The bean bag’s filling would inevitably shift and compress over time, creating a permanent body-shaped depression that was jealously guarded as “your spot.” Parents grew tired of finding Styrofoam beads throughout the house whenever tiny holes developed in the seams—microscopic escapees that seemed capable of traveling to every corner of the home and resisting all vacuum cleaner attempts at capture.
13. The Cardboard Box Creation

Despite access to manufactured toys, a large cardboard box always maintained premier status in the childhood imagination. Refrigerator and appliance boxes achieved legendary standing, often being transformed into spaceships, houses, stores, or caves through the application of markers, construction paper, and sheer imaginative will. These structures could dominate a bedroom corner for weeks until they eventually succumbed to structural failure from overuse.
Parents who suggested disposing of these cardboard creations, even as they became increasingly ragged, faced fierce resistance from children who had developed deep emotional attachments to their hand-crafted environments. The most beloved boxes achieved something approaching furniture status, sometimes being reinforced with duct tape and decorated with such care that they remained bedroom fixtures until they literally fell apart.

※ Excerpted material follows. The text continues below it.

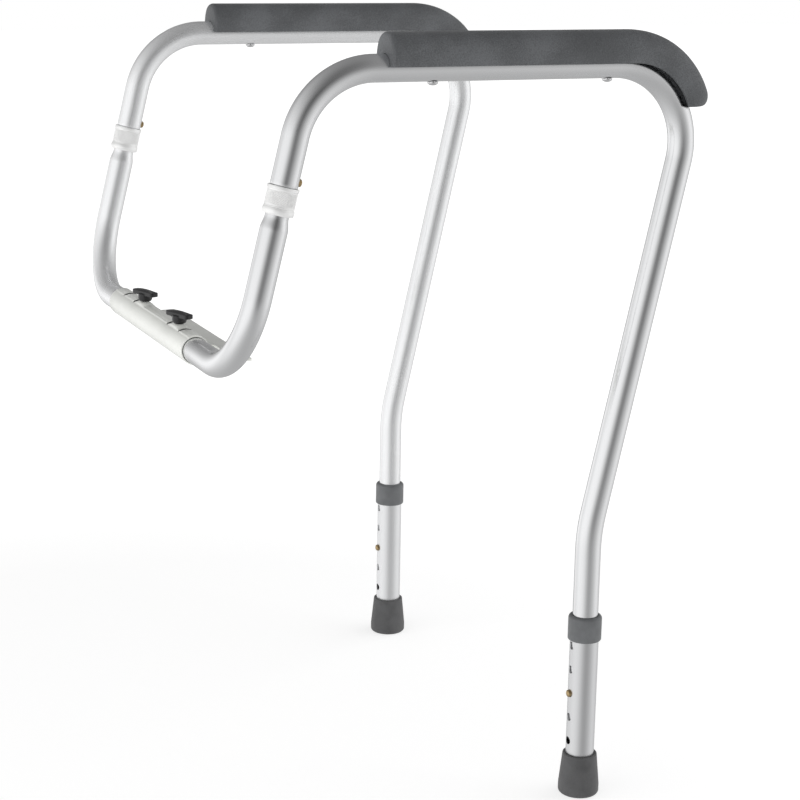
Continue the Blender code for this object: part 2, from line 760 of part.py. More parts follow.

These childhood bedroom staples speak to a time when personal space was an extension of imagination rather than a curated aesthetic experience. While today’s children may have rooms featuring more technology and coordinated decor, the fundamental drive to create personal kingdoms hasn’t changed. Those of us who grew up surrounded by these familiar childhood totems often find ourselves smiling when our own children begin to transform their spaces with collections, creations, and treasures that matter deeply to them—proving that while specific items may change, the spirit of childhood remains beautifully consistent across generations.